PER LA CRESCITA DEL RUGBY EUROPEO QUESTO (OTTIMO) URC NON E’ ABBASTANZA

Ancora una volta ai Mondiali il mondo europeo è rimasto schiacciato dalla supremazia tecnica (ma non solo) del Sud del mondo. Alcuni tendono a sminuire questa portata di insuccesso del rugby europeo citando moltissime casistiche; poche sono realistiche e la meno di tutte è quella dei gironi che non erano combinati in maniera adeguata. In effetti la composizione dei gironi mondiali era un po’ farlocca, siamo d’accordo, ma è altrettanto vero che coloro che ne hanno veramente beneficiato sono due team europei: Galles ed Inghilterra.

Risulta così abbastanza normale ci si voglia chiedere se le competizioni europee che formano il tasso tecnico dei nostri Team nazionali siano sufficienti ad innalzare quel livello e se riescano davvero ad influire sul grado di preparazione. A guardare i risultati, ma non solo quelli, anche certe partite, il pur bellissimo campionato URC avrebbe giovato solamente ai sudafricani che da qualche tempo vi partecipano con ottimi esiti.

Gallesi, italiani e scozzesi scomparsi presto, pur con diversissimi livelli di “gloria”, dalla competizione RWC23 hanno lasciato a Francia ed Irlanda il ruolo di vittime delle future finaliste.

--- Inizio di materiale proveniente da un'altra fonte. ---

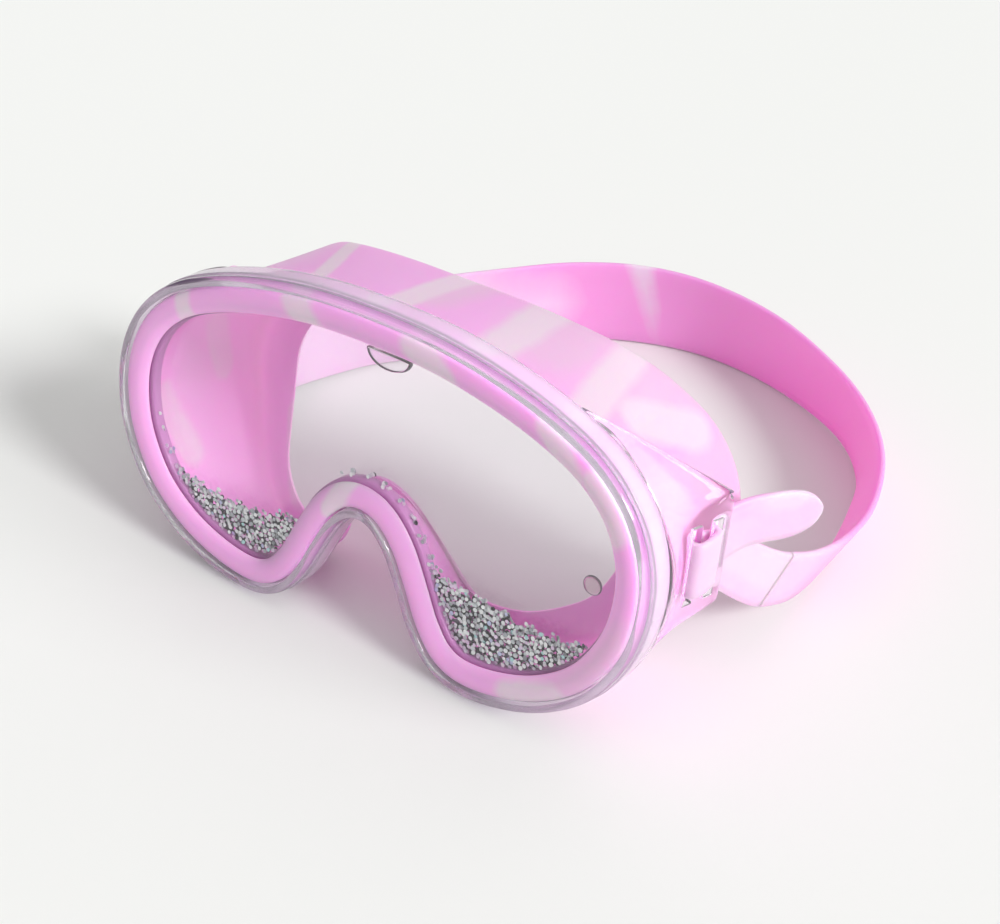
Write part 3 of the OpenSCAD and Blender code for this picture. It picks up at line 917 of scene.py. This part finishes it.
def side_strap(side):
    """One side's whole strap end as one line: run, loop and tail, with the cuts between them."""
    lead = 2 * STEPS
    far = run_end + lead + 1
    if side > 0:
        run_middle, run_wide = main_middle[:far][::-1], main_wide[:far][::-1]
    else:
        run_middle, run_wide = mirrored(main_middle[-far:]), mirrored(main_wide[-far:])
    keep = slice(0, None, STEPS)
    up = on_table((0, 0, 1)) - on_table((0, 0, 0))
    loop_middle = on_table(at_wing(np.array(LOOP_PATH) + (0, 0, STRAP_V)))
    tail_middle, tail_wide = strap_line(TAIL_ROUTE, 1)
    knots = np.vstack([run_middle[keep][:-1], loop_middle, tail_middle[1:]])
    wide = np.vstack([run_wide[keep][:-1], np.tile(up * END_HALF, (len(loop_middle), 1)), tail_wide[1:]])
    both = open_curve(np.hstack([knots, wide]), STEPS)[lead:]
    if side < 0:
        # The left tail droops a little towards its tip
        travel = np.arange(len(both)) / len(both)
        both[:, 2] -= TAIL_DROOP * np.clip((travel - TAIL_FROM) / (1 - TAIL_FROM), 0, 1) ** 2
    cut_run = RUN_ROWS * STEPS
    cut_tail = (RUN_ROWS + len(LOOP_PATH) - 1) * STEPS
    middle, wide = both[:, :3], both[:, 3:]
    return middle, wide, cut_run, cut_tail


def rounded_end(middle, wide, reach):
    """Narrows the width over the last reach millimetres to a half-oval end."""
    step = np.linalg.norm(np.diff(middle, axis=0), axis=1)
    left = np.concatenate([np.cumsum(step[::-1])[::-1], [0]])
    share = np.clip(1 - left / reach, 0, 0.999)
    return wide * np.sqrt(1 - share ** 2)[:, None]


# Painted glow: the strap's inner face glows more and more towards its right side
STRAP_GLOW_FADE = (-10, 70)
between = slice(run_end, -run_end)
head = ribbon("soft_head_strap", main_middle[between], main_wide[between], strap_silicone)
mark_painted_glow(mark_white_and_pale(head, STRAP_WHITES, STRAP_PALES), (0, 5, 20), STRAP_GLOW_FADE)
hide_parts("head_strap")
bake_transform(head)

for side, label in ((1, "right"), (-1, "left")):
    middle, wide, cut_run, cut_tail = side_strap(side)
    if side < 0:
        middle, wide = mirrored(middle), mirrored(wide)
    on_run, on_loop = slice(cut_run + 1), slice(cut_run, cut_tail + 1)
    run = ribbon(f"soft_run_{label}", middle[on_run], wide[on_run], strap_silicone)
    loop = ribbon(f"soft_loop_{label}", middle[on_loop], wide[on_loop], strap_silicone)
    tail_wide = rounded_end(middle[cut_tail:], wide[cut_tail:], TAIL_ROUND)
    tail = ribbon(f"soft_tail_{label}", middle[cut_tail:], tail_wide, strap_silicone)
    for piece, node in ((run, "strap_run_"), (loop, "strap_loop_"), (tail, "strap_tail_")):
        mark_painted_glow(mark_white_and_pale(piece, STRAP_WHITES, STRAP_PALES), (0, -30, 20), STRAP_GLOW_FADE)
        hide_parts(node + label)
    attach(loop, "mask")
    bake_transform(run)
    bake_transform(tail)

# ---- Stage, light and camera -----------------------------------------------------------

FLOOR = 4.0
floor_mesh = bpy.data.meshes.new("studio_floor")
floor_corners = [(-FLOOR, -FLOOR, 0), (FLOOR, -FLOOR, 0), (FLOOR, FLOOR, 0), (-FLOOR, FLOOR, 0)]
floor_mesh.from_pydata(floor_corners, [], [(0, 1, 2, 3)])
floor = bpy.data.objects.new("studio_floor", floor_mesh)
bpy.context.scene.collection.objects.link(floor)
floor_mesh.materials.append(floor_paint())


def studio_world():
    """Soft pale light from all round, brighter overhead."""
    world = bpy.data.worlds.new("studio")
    world.use_nodes = True
    tree = world.node_tree
    tree.nodes.clear()
    output = tree.nodes.new("ShaderNodeOutputWorld")
    light = tree.nodes.new("ShaderNodeBackground")
    place = tree.nodes.new("ShaderNodeTexCoord")
    split = tree.nodes.new("ShaderNodeSeparateXYZ")
    ramp = tree.nodes.new("ShaderNodeValToRGB")
    fill_ramp(ramp, [(0.02, (0.25, 0.25, 0.255, 1)), (0.75, (0.67, 0.67, 0.665, 1))])
    tree.links.new(place.outputs["Generated"], split.inputs[0])
    tree.links.new(split.outputs[2], ramp.inputs[0])
    tree.links.new(ramp.outputs[0], light.inputs[0])
    tree.links.new(light.outputs[0], output.inputs[0])
    bpy.context.scene.world = world


def add_sun(direction, strength, softness):
    """A soft sun that shines from a direction."""
    lamp = bpy.data.lights.new("key_sun", "SUN")
    lamp.energy = strength
    lamp.angle = math.radians(softness)
    holder = bpy.data.objects.new("key_sun", lamp)
    holder.rotation_euler = Vector(direction).to_track_quat("Z", "Y").to_euler()
    bpy.context.scene.collection.objects.link(holder)


studio_world()
add_sun((0.96, -0.14, 0.64), 1.95, 15)
add_sun((0.95, 0.25, 0.58), 0.75, 20)

AZIMUTH, ELEVATION = math.radians(35.88), math.radians(36)
EYE = Vector((0.2523, -0.368, 0.3321))
level = math.cos(ELEVATION)
back = Vector((math.sin(AZIMUTH) * level, -math.cos(AZIMUTH) * level, math.sin(ELEVATION)))
right = Vector((math.cos(AZIMUTH), math.sin(AZIMUTH), 0))
up = back.cross(right)
camera_data = bpy.data.cameras.new("camera")
camera_data.lens = 72
camera_data.sensor_width = 36
camera_data.sensor_fit = "HORIZONTAL"
camera_data.clip_start = 0.01
camera = bpy.data.objects.new("camera", camera_data)
camera.matrix_world = Matrix((right, up, back)).transposed().to_4x4()
camera.location = EYE
bpy.context.scene.collection.objects.link(camera)
bpy.context.scene.camera = camera
bpy.context.scene.view_settings.view_transform = "Standard"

Il fatto che URC non sia un campionato tecnicamente abbastanza profondo per tenere un certo tasso tecnico lo si sa da tempo. Il Galles non ha più il “fiato” per mantenere quattro franchigie competitive, le italiane continuano ad essere due ma in effetti solo una riesce a preoccupare gli avversari (e nemmeno sempre) e ci riesce soprattutto se fa la “scozzese”, ovvero si riempie di stranieri ed equiparabili, l’Irlanda, che è messa meglio di tutti, comunque da tempo lavora soprattutto con tre franchigie su quattro e della Scozia… si è già detto.

URC ansima, introdurre i sudafricani serviva ad alzare i canoni medi, esperimento riuscito, in effetti è stato così, il risultato però è stato il Sudafrica che vince il Mondiale.

Di fronte a questo non stupiscono i rumors di un Board di URC che si incontra con quello della Premiership inglese e prova a pensare ad una specie di “fusione”, l’idea è accattivante.

La Premiership, infatti, ha provato a fare la “francese” ma la sua stessa serietà ed il suo pragmatismo l’hanno dovuta far ricredere. Tra club cancellati per problemi economici ma anche varie sanzioni e retrocessioni a scopo sanzionatorio si sono così evidenziate le fragilità di un campionato inglese che oggi, nonostante il suo stratosferico numero di tesserati e di tifosi, in un Alto Livello come quello della Premiership non riesce ad avere più di dieci squadre.

Di fronte a queste considerazioni ed a questi scenari un potenziamento di URC è necessario, se questo possa arrivare  attraverso una fusione o una diversa formula di partecipazione questo è da vedere, il tema maggiore rimane però cosa c’è dietro URC.

Su quest’ultimo punto fa tumultuosamente scuola proprio il Sudafrica che manda le franchigie a giocare e fare esperimenti da noi (perché questo fanno) e poi si coltiva una realtà locale di campionati di Alto Livello in grado di fare sviluppo in forma indipendente ma monitorata. I risultati si sono visti.

URC deve crescere, le strade che il suo CEO Martin Anayi percorre per farlo sono buone ed interessanti, ma forse troppo centrate sul vantaggio economico. Così capita che, guardandoci dentro, si noti come, fra le strade seguite ne manchi una che invece è abbastanza percorsa in quel sud del mondo che vince e ci strapazza: non è che URC deve guardare anche dietro di se?